I would simply inform your supervisor that you will not be working those days and they are welcome to respond as they choose. If you're fired, you might still be eligible for unemployment/rehire because you requested the days off according to the rules. If you are following the rules and Mrs. C is not, you may still have the job, if you choose to stay.

"Act As If" Act as if there are reasonable policies in place, follow the rules and let her accept the consequences. Act as if time off was approved and you are taking it. Inform Mrs. C if she's a person who should be informed. Be calm and polite and do not engage in this horrible BS. Especially if you want to keep the job, behave as a reasonable person; it makes her shitty behavior quite apparent.

Random scheduling is abusive. Computers should make reasonable, predictable schedules available in advance.
posted by theora55 at 12:56 PM on October 6, 2021 [9 favorites]


All I can add to the "Act as If" is to get something in writing if you can about the approval of the scheduled days off.
posted by moonlily at 4:51 PM on October 6, 2021 [1 favorite]
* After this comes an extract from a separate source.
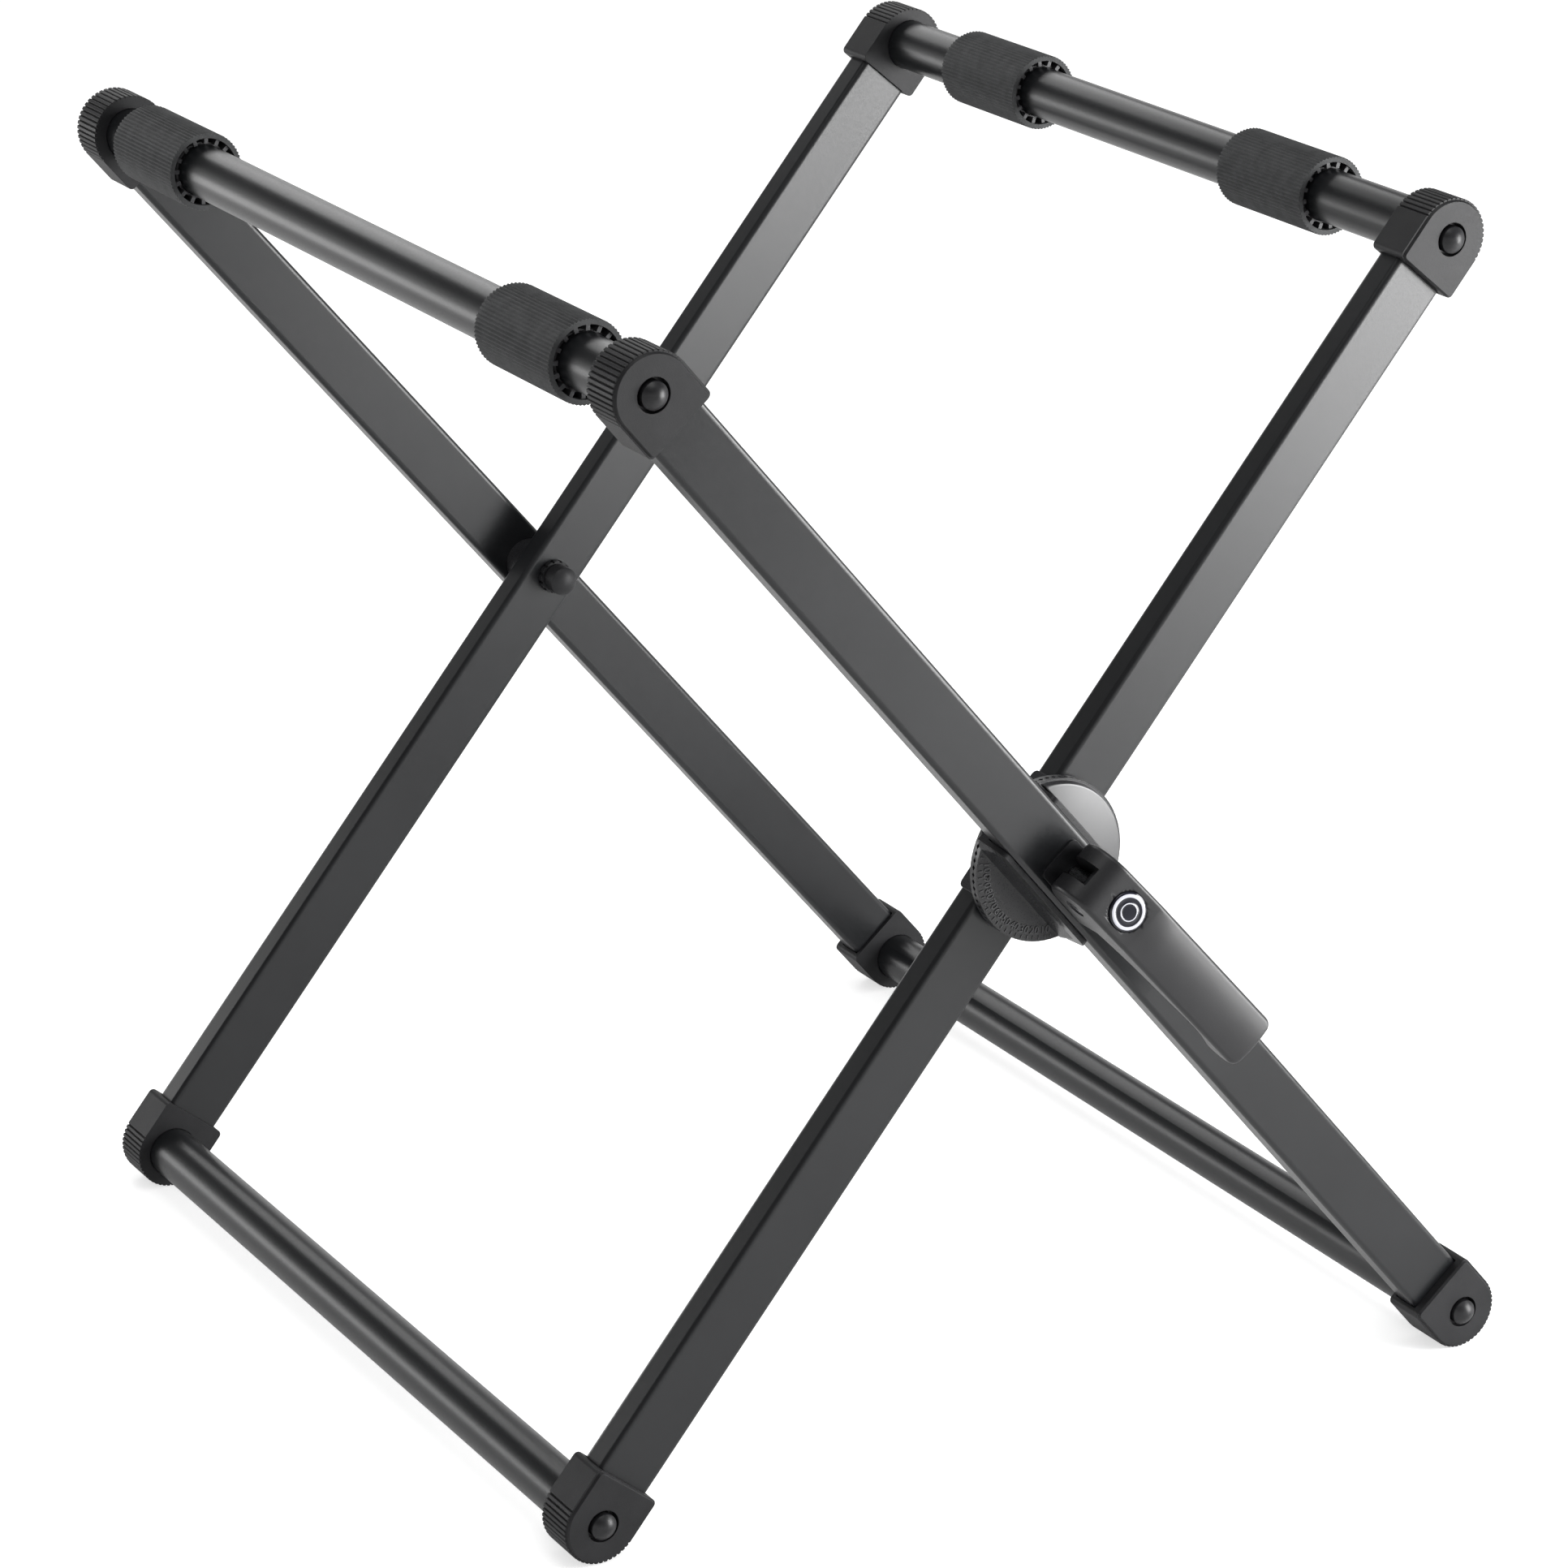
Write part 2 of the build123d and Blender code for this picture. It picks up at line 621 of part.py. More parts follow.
badge_section = Plane(origin=badge_plane.offset(-badge_sink).origin, x_dir=badge_plane.x_dir,
                      z_dir=badge_plane.x_dir.cross(badge_up))
with BuildPart() as lever_badge:
    with BuildSketch(badge_section):
        with BuildLine():
            Polyline((crown_flat, badge_thick + badge_crown), (0, badge_thick + badge_crown),
                     (0, 0), (badge_radius, 0), (badge_radius, badge_thick))
            crown_arc(badge_radius, badge_thick, badge_thick + badge_crown)
        make_face()
    revolve(axis=Axis(badge_section.origin, badge_up))
finish(lever_badge.part, "lever_badge")


# Rear pivot: a flat headed bolt, a spacer between the legs, and a nut under a moulded cover
rear_face = face_view(1, outer_half, facing=1)
rear_seat = face_view(1, inner_leg_back - body_gap, facing=-1)
rear_length = (rear_face.origin - rear_seat.origin).length
rear_end = -rear_length - washer_thick - rear_nut_height - rear_end_past
with BuildPart() as rear_pivot_bolt:
    with BuildSketch(turning_plane(rear_face.origin, 1)):
        Polygon((0, rear_head_height), (0, rear_end), (rear_thread / 2, rear_end),
                (rear_thread / 2, 0), (rear_head_dia / 2, 0),
                (rear_head_dia / 2, rear_head_height - rear_head_bevel),
                (rear_head_dia / 2 - rear_head_bevel, rear_head_height), align=None)
    revolve(axis=Axis(rear_face.origin, (0, 1, 0)))
finish(rear_pivot_bolt.part, "rear_pivot_bolt")

with BuildPart() as rear_spacer:
    with BuildSketch(face_view(1, outer_leg_back)):
        Circle(spacer_radius)
        Circle(rear_thread / 2 + hole_gap, mode=Mode.SUBTRACT)
    extrude(amount=hinge_gap - body_gap)
finish(rear_spacer.part, "rear_spacer")

with BuildPart() as rear_washer:
    with BuildSketch(rear_seat):
        Circle(rear_washer_radius)
        Circle(rear_thread / 2 + hole_gap, mode=Mode.SUBTRACT)
    extrude(amount=washer_thick)
finish(rear_washer.part, "rear_washer")

with BuildPart() as rear_nut:
    with BuildSketch(rear_seat.offset(washer_thick)):
        RegularPolygon(rear_nut_flats / 2, 6, major_radius=False)
        Circle(rear_thread / 2 + running_gap, mode=Mode.SUBTRACT)
    extrude(amount=rear_nut_height)
finish(rear_nut.part, "rear_nut")

skirt_inside = rear_washer_radius + seat_gap
skirt_radius = skirt_inside + cover_skirt_wall
with BuildPart() as rear_nut_cover:
    with BuildSketch(turning_plane(rear_seat.origin, -1)):
        with BuildLine():
            Polyline((crown_flat, cover_height), (0, cover_height), (0, 0), (skirt_radius, 0),
                     (skirt_radius, cover_skirt),
                     (cover_radius - cover_groove, cover_skirt),
                     (cover_radius - cover_groove, cover_skirt + 1),
                     (cover_radius, cover_skirt + 1), (cover_radius, cover_height - cover_dome))
            crown_arc(cover_radius, cover_height - cover_dome, cover_height)
        make_face()
    revolve(axis=Axis(rear_seat.origin, rear_seat.z_dir))
    with BuildSketch(rear_seat):
        Circle(skirt_inside)
    extrude(amount=washer_thick + seat_gap, mode=Mode.SUBTRACT)
    with BuildSketch(rear_seat):
        RegularPolygon(rear_nut_flats / 2 + seat_gap, 6, major_radius=False)
    extrude(amount=washer_thick + rear_nut_height + rear_end_past + body_gap, mode=Mode.SUBTRACT)
    with BuildSketch(rear_seat):
        with PolarLocations(skirt_radius, cover_notches):
            Rectangle(notch_size, notch_size)
    extrude(amount=cover_skirt, mode=Mode.SUBTRACT)
finish(rear_nut_cover.part, "rear_nut_cover")
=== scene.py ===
# A folding drum stand of black tube, on a pale sweep under soft studio light.
import json
import math

import bmesh
import bpy
from mathutils import Matrix, Vector
from mathutils.bvhtree import BVHTree


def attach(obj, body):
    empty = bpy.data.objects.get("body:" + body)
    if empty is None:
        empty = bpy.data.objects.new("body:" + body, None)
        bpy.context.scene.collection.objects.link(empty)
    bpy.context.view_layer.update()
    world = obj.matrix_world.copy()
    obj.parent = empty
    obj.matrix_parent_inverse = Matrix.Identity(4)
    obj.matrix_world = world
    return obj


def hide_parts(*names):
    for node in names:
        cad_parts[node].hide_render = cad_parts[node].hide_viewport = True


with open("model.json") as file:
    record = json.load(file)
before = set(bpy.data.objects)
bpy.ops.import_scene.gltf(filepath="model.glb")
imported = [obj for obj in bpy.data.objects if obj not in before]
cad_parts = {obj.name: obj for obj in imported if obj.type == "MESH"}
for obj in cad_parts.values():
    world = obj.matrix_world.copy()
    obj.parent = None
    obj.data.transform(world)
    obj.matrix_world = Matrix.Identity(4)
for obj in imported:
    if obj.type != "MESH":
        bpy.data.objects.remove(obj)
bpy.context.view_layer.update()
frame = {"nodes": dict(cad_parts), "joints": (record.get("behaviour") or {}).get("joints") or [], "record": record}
nodes = frame["nodes"]
foldJoint = next(joint for joint in frame["joints"] if joint["name"] == "frame_fold")
pivot = Vector(foldJoint["pos_m"])  # where the two front legs cross
legSlope = math.radians(50)      # of the outer legs from the floor, at the stored opening of 80 degrees
down = Vector((math.cos(legSlope), 0, -math.sin(legSlope)))       # along the outer legs, to their feet
rightward = Vector((math.sin(legSlope), 0, math.cos(legSlope)))   # across them, to the right
front = Vector((0, -1, 0))
print("frame loaded,", len(nodes), "CAD nodes")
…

You are not resigning, you are quitting due to medical reasons. Be very clear about that. Get a note/confirmation from you doctor. That will help you with an unemployment claim.
posted by brookeb at 5:05 PM on October 6, 2021 [2 favorites]


Since C’s behaviour has been tolerated this far it is highly unlikely the company will be doing anything about it, so you can expect toxicity for the indefinite future.

Life is way too short. If you think you’re up to it give two weeks notice but more importantly don’t sacrifice one whit of your health for a broken corporation.
posted by Tell Me No Lies at 9:06 PM on October 6, 2021


I would probably just not show up for the shift, because I'm petty that way, but it sounds like the mature healthy thing to do is to quit.